In 1950, sufficient data, albeit very disparate, had been collected on the nature of comets to allow the American astronomer Fred L. Whipple (1906-2004) to attempt a synthesis. It was based on the following facts :
- Comets are formed of dust and volatile products ;
- The dust and the volatile products are probably contained within a nucleus where they are frozen ;
- Under the effect of solar radiation, the volatile products are gradually sublimated and the gas and the dust are released, forming the tail ;
- The reaction produced by this phenomenon is in the opposite direction to the gravitational attraction by the Sun, and slightly alters the orbit of the comet. This effect is observable for periodic comets and is used to calculate the mass loss by the nucleus ;
- The molecules from the nucleus are broken and eventually ionized by solar radiation after their ejection.

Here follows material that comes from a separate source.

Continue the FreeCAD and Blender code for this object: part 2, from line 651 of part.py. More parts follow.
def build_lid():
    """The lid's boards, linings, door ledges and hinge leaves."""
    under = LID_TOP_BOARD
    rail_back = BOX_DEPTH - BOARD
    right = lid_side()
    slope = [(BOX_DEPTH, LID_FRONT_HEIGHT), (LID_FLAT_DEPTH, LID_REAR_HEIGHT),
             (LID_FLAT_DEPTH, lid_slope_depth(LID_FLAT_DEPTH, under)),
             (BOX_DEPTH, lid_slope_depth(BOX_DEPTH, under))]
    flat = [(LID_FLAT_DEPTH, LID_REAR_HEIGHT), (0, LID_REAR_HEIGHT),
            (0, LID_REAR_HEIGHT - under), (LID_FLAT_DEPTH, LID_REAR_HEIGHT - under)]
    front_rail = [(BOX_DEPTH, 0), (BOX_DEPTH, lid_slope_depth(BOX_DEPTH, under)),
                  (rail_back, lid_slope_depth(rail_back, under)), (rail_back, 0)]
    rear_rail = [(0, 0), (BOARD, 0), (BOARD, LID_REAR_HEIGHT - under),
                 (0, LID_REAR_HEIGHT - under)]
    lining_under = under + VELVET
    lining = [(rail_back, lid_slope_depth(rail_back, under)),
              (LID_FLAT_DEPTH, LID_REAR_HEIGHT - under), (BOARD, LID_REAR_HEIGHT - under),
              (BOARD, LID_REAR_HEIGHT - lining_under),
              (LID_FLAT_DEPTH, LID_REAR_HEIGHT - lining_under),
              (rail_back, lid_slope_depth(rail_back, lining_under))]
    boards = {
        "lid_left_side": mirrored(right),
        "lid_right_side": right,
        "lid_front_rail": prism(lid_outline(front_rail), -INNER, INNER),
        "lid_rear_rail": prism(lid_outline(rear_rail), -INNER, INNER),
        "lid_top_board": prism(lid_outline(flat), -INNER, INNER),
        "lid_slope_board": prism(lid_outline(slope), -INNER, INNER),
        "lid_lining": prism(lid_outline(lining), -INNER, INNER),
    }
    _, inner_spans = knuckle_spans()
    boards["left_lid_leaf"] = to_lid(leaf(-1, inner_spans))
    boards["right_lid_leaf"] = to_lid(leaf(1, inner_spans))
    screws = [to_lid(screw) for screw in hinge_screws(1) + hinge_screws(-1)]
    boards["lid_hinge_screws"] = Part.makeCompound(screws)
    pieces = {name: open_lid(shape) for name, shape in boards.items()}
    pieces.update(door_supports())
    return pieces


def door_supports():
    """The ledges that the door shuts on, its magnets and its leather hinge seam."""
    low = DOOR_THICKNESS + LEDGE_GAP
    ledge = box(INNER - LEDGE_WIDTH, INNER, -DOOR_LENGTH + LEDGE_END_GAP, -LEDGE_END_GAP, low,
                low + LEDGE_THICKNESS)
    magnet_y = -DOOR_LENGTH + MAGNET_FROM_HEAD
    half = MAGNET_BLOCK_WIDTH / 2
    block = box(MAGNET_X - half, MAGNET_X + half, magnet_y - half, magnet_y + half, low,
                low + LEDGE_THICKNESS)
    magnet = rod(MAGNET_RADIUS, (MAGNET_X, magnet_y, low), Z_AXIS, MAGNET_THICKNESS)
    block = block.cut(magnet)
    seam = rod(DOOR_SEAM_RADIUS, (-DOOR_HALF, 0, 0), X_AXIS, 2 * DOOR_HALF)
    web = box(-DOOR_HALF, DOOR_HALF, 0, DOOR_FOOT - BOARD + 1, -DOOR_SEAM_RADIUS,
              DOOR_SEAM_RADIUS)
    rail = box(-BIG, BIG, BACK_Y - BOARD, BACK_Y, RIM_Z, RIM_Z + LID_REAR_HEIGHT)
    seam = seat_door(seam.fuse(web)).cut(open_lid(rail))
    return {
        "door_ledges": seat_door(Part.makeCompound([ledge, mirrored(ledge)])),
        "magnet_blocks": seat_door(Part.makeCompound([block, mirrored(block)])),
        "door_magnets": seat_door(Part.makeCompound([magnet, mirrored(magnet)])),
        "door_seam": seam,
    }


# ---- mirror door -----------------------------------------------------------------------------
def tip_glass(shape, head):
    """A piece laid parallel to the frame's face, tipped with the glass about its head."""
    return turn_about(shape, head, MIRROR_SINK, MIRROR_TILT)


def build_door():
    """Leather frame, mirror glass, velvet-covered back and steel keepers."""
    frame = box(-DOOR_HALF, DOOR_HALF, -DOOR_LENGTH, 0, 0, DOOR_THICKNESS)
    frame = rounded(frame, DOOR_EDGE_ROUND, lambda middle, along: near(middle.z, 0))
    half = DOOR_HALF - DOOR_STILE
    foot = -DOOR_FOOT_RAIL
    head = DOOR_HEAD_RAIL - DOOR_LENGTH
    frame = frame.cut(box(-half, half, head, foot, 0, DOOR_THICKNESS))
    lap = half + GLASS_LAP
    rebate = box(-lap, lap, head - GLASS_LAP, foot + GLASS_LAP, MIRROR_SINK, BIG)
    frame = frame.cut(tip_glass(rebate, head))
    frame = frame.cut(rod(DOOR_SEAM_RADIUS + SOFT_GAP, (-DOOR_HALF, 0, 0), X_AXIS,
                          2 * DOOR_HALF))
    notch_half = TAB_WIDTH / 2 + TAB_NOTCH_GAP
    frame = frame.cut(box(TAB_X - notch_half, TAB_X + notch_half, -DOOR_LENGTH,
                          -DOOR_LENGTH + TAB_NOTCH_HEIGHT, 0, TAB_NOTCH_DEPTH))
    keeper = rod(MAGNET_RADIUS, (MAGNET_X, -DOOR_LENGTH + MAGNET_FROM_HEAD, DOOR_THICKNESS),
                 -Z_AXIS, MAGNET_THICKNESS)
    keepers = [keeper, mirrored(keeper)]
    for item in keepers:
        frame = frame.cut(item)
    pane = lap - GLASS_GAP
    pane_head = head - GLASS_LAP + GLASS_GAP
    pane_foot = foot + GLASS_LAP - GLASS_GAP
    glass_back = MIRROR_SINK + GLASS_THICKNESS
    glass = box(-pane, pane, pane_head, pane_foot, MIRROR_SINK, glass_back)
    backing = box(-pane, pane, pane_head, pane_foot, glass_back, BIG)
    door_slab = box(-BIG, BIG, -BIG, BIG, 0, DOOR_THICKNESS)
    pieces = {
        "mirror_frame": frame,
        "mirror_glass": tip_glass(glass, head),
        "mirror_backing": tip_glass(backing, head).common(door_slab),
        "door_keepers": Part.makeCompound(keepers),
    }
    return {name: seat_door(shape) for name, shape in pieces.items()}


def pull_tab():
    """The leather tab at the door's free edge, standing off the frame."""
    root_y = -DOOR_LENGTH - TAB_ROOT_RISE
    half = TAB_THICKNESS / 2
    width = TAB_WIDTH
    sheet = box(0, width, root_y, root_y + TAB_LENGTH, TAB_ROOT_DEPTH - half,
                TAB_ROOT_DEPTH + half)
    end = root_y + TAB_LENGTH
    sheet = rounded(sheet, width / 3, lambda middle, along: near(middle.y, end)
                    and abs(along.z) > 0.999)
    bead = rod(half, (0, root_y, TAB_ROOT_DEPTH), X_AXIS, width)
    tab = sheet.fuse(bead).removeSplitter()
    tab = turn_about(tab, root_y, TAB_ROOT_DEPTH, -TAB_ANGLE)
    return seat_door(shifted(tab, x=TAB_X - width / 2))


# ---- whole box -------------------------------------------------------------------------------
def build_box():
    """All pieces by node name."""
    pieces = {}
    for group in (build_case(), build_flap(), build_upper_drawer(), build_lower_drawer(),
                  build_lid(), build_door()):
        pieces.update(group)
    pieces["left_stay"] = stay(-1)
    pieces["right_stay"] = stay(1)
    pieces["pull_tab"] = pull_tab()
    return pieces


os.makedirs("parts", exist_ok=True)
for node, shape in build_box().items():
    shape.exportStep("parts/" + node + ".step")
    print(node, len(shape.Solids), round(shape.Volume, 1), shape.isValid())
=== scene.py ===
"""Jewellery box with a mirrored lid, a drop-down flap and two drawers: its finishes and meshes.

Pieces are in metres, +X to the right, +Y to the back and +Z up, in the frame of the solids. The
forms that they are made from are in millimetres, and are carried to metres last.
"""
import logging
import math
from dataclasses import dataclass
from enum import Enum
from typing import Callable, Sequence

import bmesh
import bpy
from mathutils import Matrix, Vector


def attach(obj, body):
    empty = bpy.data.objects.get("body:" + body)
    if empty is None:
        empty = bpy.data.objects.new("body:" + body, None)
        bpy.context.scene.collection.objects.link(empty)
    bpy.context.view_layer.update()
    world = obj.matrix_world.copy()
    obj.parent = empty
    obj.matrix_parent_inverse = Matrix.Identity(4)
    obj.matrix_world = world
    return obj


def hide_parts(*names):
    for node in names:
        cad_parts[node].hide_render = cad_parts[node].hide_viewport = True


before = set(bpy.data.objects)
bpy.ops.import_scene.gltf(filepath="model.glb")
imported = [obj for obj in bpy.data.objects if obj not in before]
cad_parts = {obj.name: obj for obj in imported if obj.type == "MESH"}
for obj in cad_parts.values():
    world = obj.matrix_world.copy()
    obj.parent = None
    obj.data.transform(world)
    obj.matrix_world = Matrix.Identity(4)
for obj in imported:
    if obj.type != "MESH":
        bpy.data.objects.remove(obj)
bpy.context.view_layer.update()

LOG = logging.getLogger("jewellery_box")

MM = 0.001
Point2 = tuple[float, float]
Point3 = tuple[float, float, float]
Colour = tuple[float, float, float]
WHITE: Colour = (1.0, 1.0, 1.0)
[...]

Whipple came to a model of the cometary nucleus that later was described as the “dirty snowball” model because little was known about the density of the frozen products. Here are his conclusions:
The core is visualized as agglomerate of ices, such as H2O, NH3, CH4, CO2 or CO, maybe C2N2, and other materials volatile at room temperature, combined in a conglomerate with meteoritic materials, all initially at extremely low temperatures (<50°K [-223°C]). Vaporization of the ices by externally applied solar radiation leaves an outer matrix of non-volatile insulating meteoritic material
The following years have seen Whipple’s ideas confirmed, while providing many details about the composition of comets and the phenomena that take place in them.